Kesimpulan Strategis
Strategi hilirisasi yang diusung Indonesia adalah respons geo-ekonomi yang berhasil secara fundamental. Strategi ini telah terbukti efektif dalam menciptakan nilai tambah yang masif dan meningkatkan leverage tawar negara di kancah global. Hilirisasi telah berfungsi sebagai “benteng” ekonomi yang berhasil melawan volatilitas global, menghasilkan peningkatan signifikan pada pendapatan negara dan menarik investasi langsung asing. Indonesia, yang tadinya hanya penambang, kini menjadi produsen global dalam rantai pasok nikel olahan.
Namun, masa depan “benteng” ini sangat bergantung pada keberhasilan mitigasi risiko struktural yang melekat. Ancaman terbesar datang dari luar (tantangan hukum pasca-WTO) dan dari dalam (kegagalan mengadopsi standar ESG dan pengembangan Sumber Daya Manusia yang ketat).
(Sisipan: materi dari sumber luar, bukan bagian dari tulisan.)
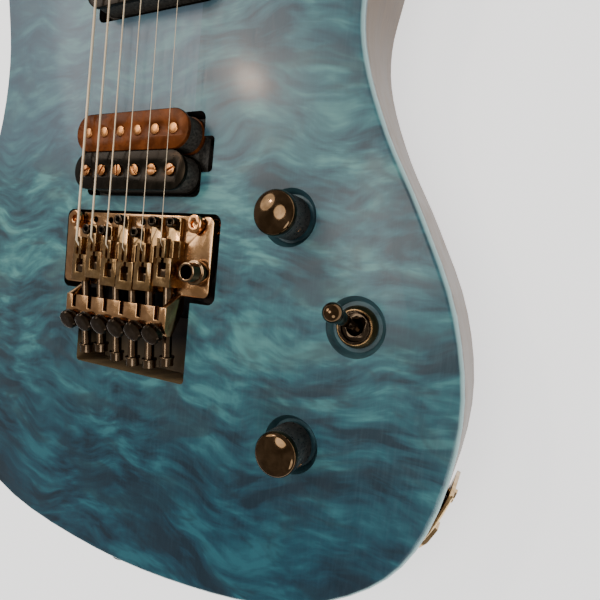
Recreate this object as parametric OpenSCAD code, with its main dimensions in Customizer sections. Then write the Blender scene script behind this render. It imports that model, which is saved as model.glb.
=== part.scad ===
// Solid-body electric guitar, lying on its back. X runs across the body to the treble side,
// Y runs along the strings to the headstock, and Z rises out of the face. The origin is on the
// flat back, below the middle of the saddle line. All sizes are in millimetres.

/* [Strings and scale] */
// Scale length, from the saddle line to the nut
scale_length = 648; // [640:1:660]
// Distance between neighbouring strings at the saddles
bridge_pitch = 10.6; // [10.2:0.1:10.8]
// Distance between neighbouring strings at the nut
nut_pitch = 7.2; // [6.8:0.1:7.4]
// Height of the middle strings above the face, at the saddles
string_rise = 12.9; // [12:0.1:14]

/* [Body] */
// Thickness of the body, from the back to the face
body_t = 44; // [42:1:50]
// Thickness of the figured top
top_t = 6; // [5:0.5:8]
// Half of the widest part of the lower bout
bout_half = 157; // [150:1:170]
// Distance from the saddle line back to the end of the body
tail_reach = 160; // [155:1:175]
// Reach of the treble horn past the saddle line
treble_horn = 240; // [236:1:255]
// Reach of the bass horn past the saddle line
bass_horn = 276; // [260:1:300]

/* [Neck] */
// Width of the neck at the nut
nut_w = 43; // [42:0.5:45]
// Width of the fretboard at its last fret
board_end_w = 57.5; // [56:0.5:59]
// Thickness of the fretboard
board_t = 6; // [5:0.5:7]
// Height of the fretboard above the face of the body
board_rise = 8.5; // [8:0.5:10]
// Radius of the crowned playing surface
board_radius = 305; // [250:5:400]
// Thickness of the neck, fretboard included
neck_t = 20; // [19:0.5:22]
// Depth of the neck pocket below the face
pocket_depth = 16; // [14:0.5:18]
// Length of the neck pocket
pocket_length = 54; // [50:1:58]
// Number of frets
fret_count = 24; // [22:1:24]
// Height of a fret above the board
fret_h = 1.1; // [0.9:0.1:1.3]
// Width of a fret along the neck
fret_w = 2.4; // [2:0.1:2.8]

/* [Headstock] */
// Thickness of the headstock
head_t = 14.5; // [13:0.5:16]
// Drop from the top of the fretboard to the face of the headstock
head_drop = 10.5; // [9:0.5:12]
// Distance between neighbouring tuners along their line
tuner_pitch = 26; // [25:0.5:28]
// Distance from the nut to the first tuner post
first_post = 42; // [40:1:50]
// Radius of a tuner post
post_r = 3; // [2.8:0.1:3.2]

/* [Bridge] */
// Width of the bridge's base plate
plate_w = 93; // [90:0.5:94]
// Thickness of the base plate
plate_t = 2.4; // [2:0.1:3]
// Height of the base plate's top above the face
plate_rise = 1.6; // [1:0.1:2]
// Distance from the saddle line forward to the plate's front edge
plate_front = 13; // [12:0.5:13]
// Distance from the saddle line back to the plate's rear edge
plate_rear = 23; // [22:0.5:25]
// Spacing of the two pivot studs
stud_spacing = 75.8; // [74:0.1:76]
// Distance from the saddle line forward to the studs
stud_y = 9.3; // [9:0.1:10]
// Width of the routed recess round the bridge
recess_w = 98; // [97:0.5:100]
// Depth of the recess under the plate
recess_depth = 10; // [9:0.5:12]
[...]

Jika Indonesia berhasil menyeimbangkan kedaulatan sumber daya dengan kepatuhan terhadap norma-norma keberlanjutan dan perdagangan global, serta mengalihkan fokus investasi ke sektor R&D dan SDM, hilirisasi akan mengamankan posisi Indonesia sebagai kekuatan strategis yang tak terhindarkan dalam arsitektur energi global abad ke-21. Sebaliknya, kegagalan untuk merespons tantangan hukum, lingkungan, dan keterampilan ini akan mereduksi strategi ini menjadi kejayaan ekonomi jangka pendek semata, yang pada akhirnya akan melemahkan posisi geo-ekonomi Indonesia.